I’m closing with a pretty iconic number. Now, there’re plenty of reasons why it’s iconic. Fred Astaire’s feet, legs, poise, voice. The sumptuous setting, the elegance of the camerawork—director Mark Sandrich was Astaire’s equal when it came to shooting these numbers. And of course the song, one of Irving Berlin’s best. But there’s one thing that moves me more than anything else in this number, and it’s this: Ginger Rogers. The old line about the Fred-and-Ginger pictures—“He gave her class, she gave him sex”—is due for a revision. Rogers gave Astaire depth. Watch Astaire dance with Cyd Charisse, and you’ll be exhilarated. But Astaire dancing with Rogers is something else. An Astaire-Charisse dance will blow you away; an Astaire-Rogers dance will make you cry. That’s because Rogers matches the beauty of Astaire’s footwork with the skill of her acting. She translates what Astaire does with his limbs to the emotions on her face.
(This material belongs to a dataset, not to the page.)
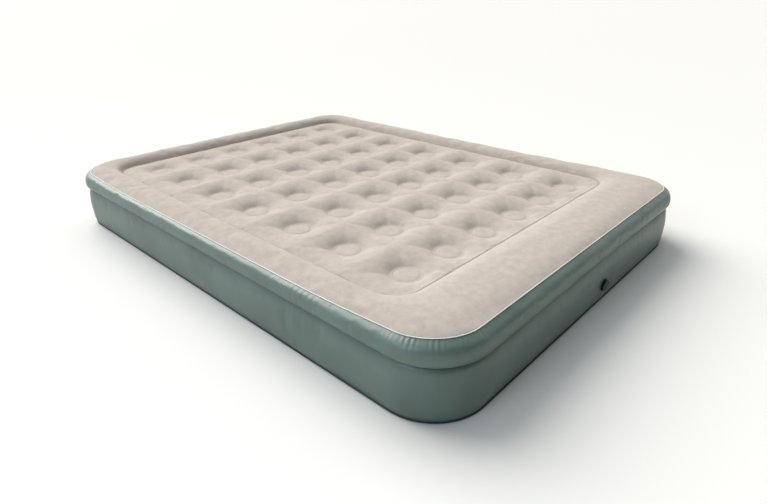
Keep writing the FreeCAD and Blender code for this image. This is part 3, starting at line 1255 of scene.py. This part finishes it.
@dataclass
class AirCoils:
    """The film tubes that tie the top sheet to the bottom sheet, a row at a time, and the web round them."""
    film: bpy.types.Material
    rim: Outline
    travel: float
    columns: int = 6
    rows: int = 7
    around: int = 36
    levels: int = 10
    web_gap: float = 0.11
    narrowing: float = 0.10
    pleat: float = 0.012

    def build(self) -> None:
        """Build every row of coils and the web."""
        for row in range(1, self.rows + 1):
            self.coil_row(row)
        self.web()

    def dress(self, piece: bpy.types.Object, node: str) -> None:
        """Make a piece stand for a node and ride on the base.

        Args:
            piece: The piece.
            node: The CAD node that it stands for.
        """
        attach(piece, "base")
        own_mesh(piece)
        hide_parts(node)

    def coil_row(self, row: int) -> bpy.types.Object:
        """Build one row of tubes, drawn in a little at the waist by the air outside them.

        Args:
            row: The row's number, from 1.

        Returns:
            The tubes.
        """
        node = f"coil_row_{row}"
        low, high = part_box(node)
        radius = (high[1] - low[1]) / 2
        y = (high[1] + low[1]) / 2
        pitch = (high[0] - low[0] - 2 * radius) / (self.columns - 1)
        points = []
        faces = []
        for column in range(self.columns):
            x = low[0] + radius + column * pitch
            base = len(points)
            for level in range(self.levels + 1):
                share = level / self.levels
                z = low[2] + (high[2] - low[2]) * share
                for step in range(self.around):
                    angle = 2 * math.pi * step / self.around
                    pleat = self.pleat * math.sin(9 * angle + row + column) * math.sin(math.pi * share)
                    reach = radius * (1 - self.narrowing * math.sin(math.pi * share) + pleat)
                    points.append([x + reach * math.cos(angle), y + reach * math.sin(angle), z])
            faces += quads(self.levels + 1, self.around, base)
        piece = new_piece(f"coils_{row}", points, faces, self.film)
        self.dress(piece, node)
        return piece

    def web(self) -> bpy.types.Object:
        """Build the four upright strips under the rim of the field.

        Returns:
            The strips.
        """
        below, wave_depth, waves, spacing = 4 * MM, 1.5 * MM, 7, 20 * MM
        low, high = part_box("border_web")
        top = high[2] - below
        gap = self.web_gap
        x, y_low, y_high = self.rim.x_half, self.rim.y_low, self.rim.y_high
        strips = [
            ((-x + gap, y_low), (x - gap, y_low)), ((x, y_low + gap), (x, y_high - gap)),
            ((x - gap, y_high), (-x + gap, y_high)), ((-x, y_high - gap), (-x, y_low + gap))]
        points = []
        faces = []
        for first, last in strips:
            start = np.array(first)
            end = np.array(last)
            length = float(np.linalg.norm(end - start))
            inward = np.array([-(end - start)[1], (end - start)[0]]) / length
            count = round(length / spacing)
            base = len(points)
            for level in range(self.levels + 1):
                share = level / self.levels
                for number in range(count + 1):
                    part = number / count
                    wave = wave_depth * math.sin(math.pi * share) * math.sin(2 * math.pi * part * waves)
                    spot = start + (end - start) * part + inward * (wave_depth + wave)
                    points.append([spot[0], spot[1], low[2] + (top - low[2]) * share])
            for level in range(self.levels):
                for number in range(count):
                    corner = base + level * (count + 1) + number
                    faces.append([corner, corner + 1, corner + count + 2, corner + count + 1])
        piece = new_piece("rim_web", points, faces, self.film)
        self.dress(piece, "border_web")
        return piece


@dataclass
class FootValve:
    """The foot valve: CAD pieces with their finishes, the weld patch, the strap and the cap's grip."""
    moulded: bpy.types.Material
    rubber: bpy.types.Material
    film: bpy.types.Material
    keep: float
    barrel: float = 18.2 * MM
    around: int = 64
    strap_width: float = 8 * MM
    strap_thickness: float = 1.1 * MM

    def build(self) -> None:
        """Finish the CAD pieces and build the loose ones."""
        finishes = {
            "valve_base": self.moulded, "base_seal": self.rubber,
            "valve_plug": self.moulded, "check_flap": self.rubber, "valve_cap": self.moulded}
        for node, finish in finishes.items():
            dress_node(node, finish)
        self.patch()
        self.strap()
        self.cap_grip()

    def turned(self, name: str, section: list, centre: np.ndarray,
               finish: bpy.types.Material) -> bpy.types.Object:
        """Turn a closed section into a ring about the valve's axis.

        Args:
            name: The piece's name.
            section: (radius, y) pairs.
            centre: A point on the axis.
            finish: The finish.

        Returns:
            The ring.
        """
        points = []
        for step in range(self.around):
            angle = 2 * math.pi * step / self.around
            for reach, y in section:
                points.append([centre[0] + reach * math.cos(angle), y, centre[2] + reach * math.sin(angle)])
        piece = new_piece(name, points, quads(self.around, len(section), loop=True, inward=True), finish)
        recalculate(piece)
        return piece

    def patch(self) -> bpy.types.Object:
        """Build the film ring that welds the valve to the wall.

        Returns:
            The ring.
        """
        low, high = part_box("valve_patch")
        middle = (low + high) / 2
        outer = (high[2] - low[2]) / 2
        section = [(self.barrel, low[1]), (outer, low[1]), (outer, high[1]), (self.barrel, high[1])]
        piece = self.turned("patch", section, middle, self.film)
        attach(piece, "base")
        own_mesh(piece)
        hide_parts("valve_patch")
        return piece

    def strap(self) -> bpy.types.Object:
        """Build the strap that loops from the plug's collar to the cap.

        Returns:
            The strap.
        """
        low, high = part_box("cap_strap")
        middle_z = (low[2] + high[2]) / 2
        inner, outer = low[0] - 1.0 * MM, high[0]
        back, front = high[1] - 0.5 * MM, low[1] + 0.6 * MM
        bend = (back - front) / 2
        line = [(inner, back), (outer - bend, back)]
        for step in range(1, 9):
            angle = math.pi / 2 - math.pi * step / 9
            line.append((outer - bend + bend * math.cos(angle), (back + front) / 2 + bend * math.sin(angle)))
        line += [(outer - bend, front), (inner - 1.0 * MM, front)]
        points = []
        half = self.strap_thickness / 2
        for number, (x, y) in enumerate(line):
            before = np.array(line[max(number - 1, 0)])
            after = np.array(line[min(number + 1, len(line) - 1)])
            along = (after - before) / np.linalg.norm(after - before)
            normal = np.array([-along[1], along[0]])
            for side, edge in ((1, 0.42), (1, -0.42), (0, -0.5), (-1, -0.42), (-1, 0.42), (0, 0.5)):
                spot = np.array([x, y]) + normal * half * side
                points.append([spot[0], spot[1], middle_z + edge * self.strap_width])
        ring = 6
        faces = quads(len(line), ring)
        faces.append(list(range(ring)))
        faces.append(list(range(len(points) - 1, len(points) - 1 - ring, -1)))
        piece = new_piece("strap", points, faces, self.moulded)
        recalculate(piece)
        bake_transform(piece)
        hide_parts("cap_strap")
        return piece

    def cap_grip(self) -> bpy.types.Object:
        """Build the raised grip ring moulded on the cap's face.

        Returns:
            The ring.
        """
        low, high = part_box("valve_cap")
        radius = (high[2] - low[2]) / 2
        centre = np.array([high[0] - radius, low[1], low[2] + radius])
        inner, width = radius * 0.80, 2.4 * MM
        steps = [(0.0, 0.15), (0.25, -0.45), (0.75, -0.45), (1.0, 0.15)]
        section = [(inner + share * width, low[1] + rise * MM) for share, rise in steps]
        piece = self.turned("cap_grip", section, centre, self.moulded)
        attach(piece, "cap")
        return piece


def recalculate(piece: bpy.types.Object) -> None:
    """Turn every face of a closed piece outward.

    Args:
        piece: The piece.
    """
    work = bmesh.new()
    work.from_mesh(piece.data)
    bmesh.ops.recalc_face_normals(work, faces=work.faces)
    work.to_mesh(piece.data)
    work.free()


def dress_node(node: str, finish: bpy.types.Material) -> None:
    """Give a CAD node its finish."""
    for holder in frame["nodes"][node].material_slots:
        holder.material = finish


@dataclass
class Studio:
    """Pale floor, soft lights and the camera."""
    azimuth: float = -46.77
    elevation: float = 26.21
    roll: float = -0.58
    distance: float = 1.5862
    target: tuple[float, float, float] = (-0.4353, -0.5333, 0.2034)
    lens: float = 25.10
    sensor: float = 36.0
    near: float = 0.02

    def build(self) -> None:
        """Make the floor, the lights and the camera."""
        self.floor()
        self.lights()
        self.camera()

    def floor(self) -> None:
        """Make a wide pale floor."""
        material, tree, output = new_material("studio_floor")
        shader = add_node(tree, "ShaderNodeBsdfPrincipled", inputs={
            "Base Color": linear("#D3D3D1"), "Roughness": 0.9, "Specular IOR Level": 0.1})
        tree.links.new(shader.outputs["BSDF"], output.inputs["Surface"])
        size, z = 90.0, -1.5 * MM
        corners = [(-size, -size, z), (size, -size, z), (size, size, z), (-size, size, z)]
        piece = new_piece("studio_floor", corners, [[0, 1, 2, 3]], material)

    def light(self, name: str, kind: Lamp, place: tuple, target: tuple, colour: str, settings: dict) -> None:
        """Make one soft light that faces a point.

        Args:
            name: The light's name.
            kind: An area light, or a sun for one that is very wide and far.
            place: Where it is.
            target: The point that it faces.
            colour: Its sRGB hex colour.
            settings: Its strength and size.
        """
        data = bpy.data.lights.new(name, kind.value)
        data.color = linear(colour)[:3]
        for setting, value in settings.items():
            setattr(data, setting, value)
        lamp = new_object(name, data)
        lamp.location = place
        lamp.rotation_euler = (Vector(target) - Vector(place)).to_track_quat("-Z", "Y").to_euler()

    def lights(self) -> None:
        """Make the key over the head end, a weak fill from the left, and a surround darker at the foot."""
        self.light("key", Lamp.SUN, (0.3, 3.9, 3.7), (0, 0, 0), "#FFFCF8",
                   {"angle": math.radians(50), "energy": 3.8})
        self.light("fill", Lamp.AREA, (-4.8, -0.6, 3.2), (0, 0, 0.1), "#DEE8FF", {"size": 2.4, "energy": 80})
        world = bpy.data.worlds.new("surround")
        bpy.context.scene.world = world
        world.use_nodes = True
        tree = world.node_tree
        tree.nodes.clear()
        place = add_node(tree, "ShaderNodeTexCoord")
        turned = add_node(tree, "ShaderNodeMapping", inputs={
            "Vector": place.outputs["Generated"], "Rotation": (0.0, 0.0, math.radians(-62)),
            "Location": (0.5, 0.0, 0.0), "Scale": (0.5, 0.5, 0.5)})
        slope = add_node(tree, "ShaderNodeTexGradient", inputs={"Vector": turned.outputs["Vector"]})
        ramp = add_node(tree, "ShaderNodeValToRGB", inputs={"Fac": slope.outputs["Fac"]})
        set_ramp(ramp, [(0.12, "#4A4F4D"), (0.45, "#B4B8B6"), (0.68, "#FFFFFD")])
        back = add_node(tree, "ShaderNodeBackground", inputs={
            "Color": ramp.outputs["Color"], "Strength": 1.1})
        output = add_node(tree, "ShaderNodeOutputWorld")
        tree.links.new(back.outputs["Background"], output.inputs["Surface"])

    def camera(self) -> None:
        """Make the camera."""
        data = bpy.data.cameras.new("camera")
        data.lens = self.lens
        data.sensor_width = self.sensor
        data.clip_start = self.near
        camera = new_object("camera", data)
        turn = Matrix.Rotation(math.radians(self.azimuth), 4, "Z")
        tilt = Matrix.Rotation(math.radians(90 - self.elevation), 4, "X")
        lean = Matrix.Rotation(math.radians(self.roll), 4, "Z")
        away = Matrix.Translation((0, 0, self.distance))
        camera.matrix_world = Matrix.Translation(self.target) @ turn @ tilt @ away @ lean
        bpy.context.scene.camera = camera
        bpy.context.scene.view_settings.view_transform = "Standard"


def main() -> None:
    """Build every sub-assembly in order."""
    logging.basicConfig(level=logging.INFO, format="%(message)s")
    Studio().build()
    flock = VelvetFlock().build()
    vinyl = SatinVinyl().build()
    # The ground sheet and its hem are real parts; their tone, darker than the walls, is painted shade along
    # the bottom edge.
    ground = SatinVinyl("ground_vinyl", "#3F4A49", "#38413F", 0.55, 3.0, 0.4).build()
    pale = SatinVinyl("pale_lip", "#C9C8C1", "#B6B6AF", 0.5).build()
    inner = SatinVinyl("inner_film", "#B9C2BF", "#AEB6B3", 0.35).build()
    moulded = MouldedPlastic().build()
    rubber = MouldedPlastic("seal_rubber", "#202020", 0.7, 0.5).build()
    travel = next(joint["range_m"][1] for joint in frame["joints"] if joint["name"] == "deflate")
    top = FlockedTop(flock)
    report(top.build())
    waist_low, waist_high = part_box("waist_weld")
    waist_z = (waist_low[2] + waist_high[2]) / 2
    crease, lip_width, tuck = 6 * MM, 9 * MM, 5 * MM
    waist_out = waist_high[0] - top.seam.x_half - crease
    keep = (top.seam_z - travel) / top.seam_z
    lip_z = top.seam_z - 1 * MM
    report(SideFilm("upper_band", "upper_side_band", top.seam, [
        (waist_out, waist_z), (waist_out + 12 * MM, waist_z + 4 * MM), (33 * MM, waist_z + 22 * MM),
        (25 * MM, lip_z - 16 * MM), (1 * MM, lip_z)], vinyl, 14, 6 * MM, keep, bowed=True,
        corner_spacing=2.8 * MM).build())
    report(SideFilm("lower_wall", "lower_side_wall", top.seam, [
        (24 * MM, 2 * MM), (30 * MM, 20 * MM), (32 * MM, 60 * MM), (31.5 * MM, 98 * MM),
        (waist_out + 10 * MM, waist_z - 10 * MM), (waist_out, waist_z)], vinyl, 16, 11 * MM, keep,
        dent_depth=2.2 * MM).build())
    report(Lip("seam_lip", "top_piping", Body.TOP, "seam_lip", top.seam, 3.8 * MM,
               top.seam_z - 1.6 * MM, top.seam_z + 0.6 * MM, pale, bowed=True).build())
    waist_outline = top.seam.grown(waist_out - lip_width)
    report(Lip("waist_lip", "waist_weld", Body.WAIST, "side_pvc", waist_outline, lip_width,
               waist_z - 0.8 * MM, waist_z + 0.8 * MM, vinyl).build())
    hem_low, hem_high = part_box("bottom_hem")
    sheet_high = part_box("bottom_sheet")[1]
    edge = top.seam.grown(sheet_high[0] - top.seam.x_half - tuck)
    report(GroundSheet(edge, ground).build())
    report(Lip("ground_hem", "bottom_hem", Body.BASE, "bottom_pvc", edge, hem_high[0] - sheet_high[0],
               hem_low[2], hem_high[2], ground).build())
    AirCoils(inner, top.rim, travel).build()
    for node in ("coil_bottom_discs", "coil_top_discs"):
        dress_node(node, inner)
    FootValve(moulded, rubber, inner, keep).build()


def report(piece: bpy.types.Object) -> None:
    """Log what a finished piece is made of."""
    LOG.info("built %s with %d faces", piece.name, len(piece.data.polygons))


if __name__ == "__main__":
    main()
In “Cheek to Cheek,” she moves from reluctant to seduced to uncertain to swooning to nervous to flat-out-scared to exhilarated to peaceful back to uncertain, and, finally, hurt. There’s an entire story told in that number—with as many peaks and valleys and emotional currents as a Shakespeare play—and it’s all in Rogers’ face, and the way her hands grasp Astaire’s, and the way she responds to his moves, sometimes timidly, sometimes joyfully. Rogers’ performance locates the pain and heartbreak in what seems on the surface a light-hearted frolic: mistaken identities in an impossible version of Venice, complete with bewildered butlers and angry Italian designers. But when people speak of Top Hat as pure fluff, I’m not sure what they mean. Don’t get me wrong, I love pure fluff: Love Me Tonight is a prime example. There’s nothing to be sad about when watching that movie. But Top Hat is different: Astaire may live in that movie-movie-musical neverland, but Rogers lives in the real world, and she takes us with her, back and forth, from the idealism of a perfect dance to the disappointment when the music ends, with every glance of her eyes and flutter of her lips. She was one of the great screen actresses of all time—take not only “Cheek To Cheek” but “Isn’t It A Lovely Day (To Be Caught In the Rain)?” as proof—and she has yet to receive her due.